* [What to do]: Extract all data as written.

* [Source material]:
==================================================

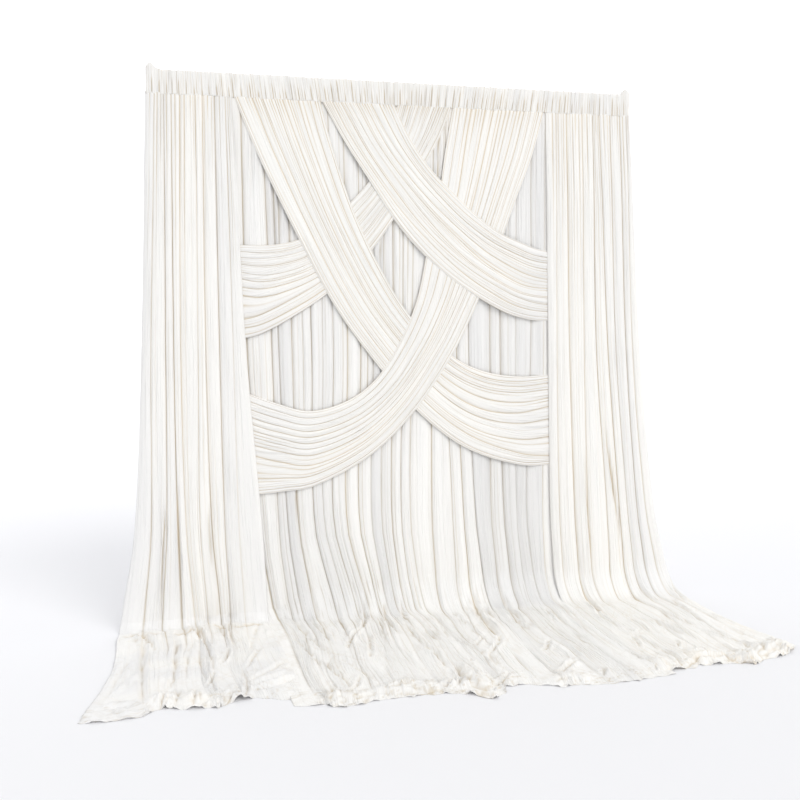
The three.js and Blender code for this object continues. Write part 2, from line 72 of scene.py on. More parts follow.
# Stages down a long cloth: 0 at the seam, 1 to 2 through the bend at the floor, 3 at the hem.
# A pair says where something begins and where it is full. The fullness is how high the folds
# stand, and the heads of all the cloths go up and back into the foot of the heading.
WAIST_Z = -1.5
KNEE_Z = -2.5
FOOT_STAGE = 1.5
TRAIN_STAGE = 2.5
TRAIN_RUN = 1.3
SEAM_ROW = 0.002
SEAM_GATHER = 0.045
WRINKLED = (1.2, 1.8)
LYING = (1.6, 2.2)
LANDING_LINE = 2.05
PAST_LANDING = (1.95, 2.5)
NEAR_HEM = (2.72, 2.88)
HEM = (2.80, 2.97)
HEM_EDGE = (2.91, 3.0)
FULLNESS_STAGES = (0, 0.06, 0.2, 1, 2, 2.6, 3)
FULLNESS = (0.33, 0.5, 0.9, 1, 0.9, 0.8, 0.45)
HEAD_TUCK = 9 * MM
HEAD_SINK = 0.27 * HEAD_TUCK

# Where the grid has columns across a narrow pleat, as shares of its width, how deep the crease
# between two of them is, in millimetres, and how much less it is on the floor
FLANK_PART = 0.18
BACK_PARTS = (0, FLANK_PART, 0.82)
PLEAT_PARTS = (0, FLANK_PART, 0.5, 0.82)
PLEAT_RELIEF = 5
FLOOR_LOSS = 2.8

# How a long cloth stands, first in millimetres: Y of its back at the seam and where it hangs
# free, the radius of its bend at the floor, at its left edge and further on, the height of its
# crests, the mean width of its narrow pleats, how high its train lies, how far in from its
# right edge it stands forward, 0 for nowhere, and how wide its two edges curl back. Then, as
# shares, how much it buckles where it lands, how much of its grooves runs on over the floor and
# how much painted shade greys its train. Last, the rows of its grid down to the bend, through it
# and along the train, its columns across a narrow pleat, and the seed of its noise. The bend
# changes from one radius to the other between two places, in metres from the left edge.
Shape = namedtuple(
    "Shape", "seam_y hang_y bend crest pitch lift beside rims landing ribs grey rows parts seed"
)
BEND_OPENS = (0.05, 0.45)
BACK_SHAPE = Shape(
    seam_y=6, hang_y=22, bend=(70, 200), crest=18, pitch=23, lift=0, beside=92, rims=(45, 45),
    landing=0.1, ribs=0.6, grey=0, rows=(28, 14, 155), parts=BACK_PARTS, seed=11,
)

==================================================

* [Reply to the exercise]:
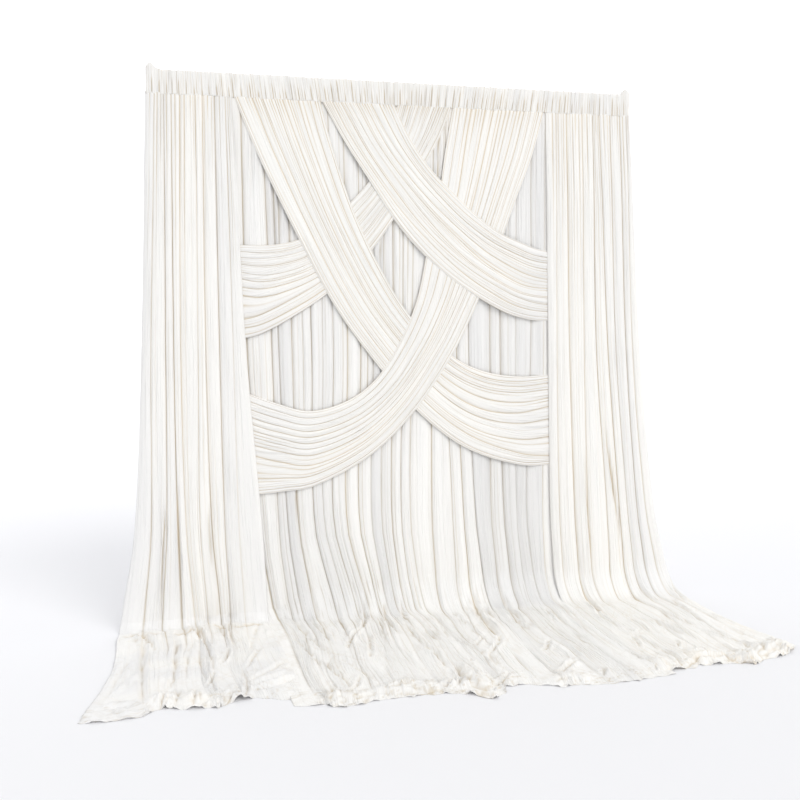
The three.js and Blender code for this object continues. Write part 2, from line 72 of scene.py on. More parts follow.
# Stages down a long cloth: 0 at the seam, 1 to 2 through the bend at the floor, 3 at the hem.
# A pair says where something begins and where it is full. The fullness is how high the folds
# stand, and the heads of all the cloths go up and back into the foot of the heading.
WAIST_Z = -1.5
KNEE_Z = -2.5
FOOT_STAGE = 1.5
TRAIN_STAGE = 2.5
TRAIN_RUN = 1.3
SEAM_ROW = 0.002
SEAM_GATHER = 0.045
WRINKLED = (1.2, 1.8)
LYING = (1.6, 2.2)
LANDING_LINE = 2.05
PAST_LANDING = (1.95, 2.5)
NEAR_HEM = (2.72, 2.88)
HEM = (2.80, 2.97)
HEM_EDGE = (2.91, 3.0)
FULLNESS_STAGES = (0, 0.06, 0.2, 1, 2, 2.6, 3)
FULLNESS = (0.33, 0.5, 0.9, 1, 0.9, 0.8, 0.45)
HEAD_TUCK = 9 * MM
HEAD_SINK = 0.27 * HEAD_TUCK

# Where the grid has columns across a narrow pleat, as shares of its width, how deep the crease
# between two of them is, in millimetres, and how much less it is on the floor
FLANK_PART = 0.18
BACK_PARTS = (0, FLANK_PART, 0.82)
PLEAT_PARTS = (0, FLANK_PART, 0.5, 0.82)
PLEAT_RELIEF = 5
FLOOR_LOSS = 2.8

# How a long cloth stands, first in millimetres: Y of its back at the seam and where it hangs
# free, the radius of its bend at the floor, at its left edge and further on, the height of its
# crests, the mean width of its narrow pleats, how high its train lies, how far in from its
# right edge it stands forward, 0 for nowhere, and how wide its two edges curl back. Then, as
# shares, how much it buckles where it lands, how much of its grooves runs on over the floor and
# how much painted shade greys its train. Last, the rows of its grid down to the bend, through it
# and along the train, its columns across a narrow pleat, and the seed of its noise. The bend
# changes from one radius to the other between two places, in metres from the left edge.
Shape = namedtuple(
    "Shape", "seam_y hang_y bend crest pitch lift beside rims landing ribs grey rows parts seed"
)
BEND_OPENS = (0.05, 0.45)
BACK_SHAPE = Shape(
    seam_y=6, hang_y=22, bend=(70, 200), crest=18, pitch=23, lift=0, beside=92, rims=(45, 45),
    landing=0.1, ribs=0.6, grey=0, rows=(28, 14, 155), parts=BACK_PARTS, seed=11,
)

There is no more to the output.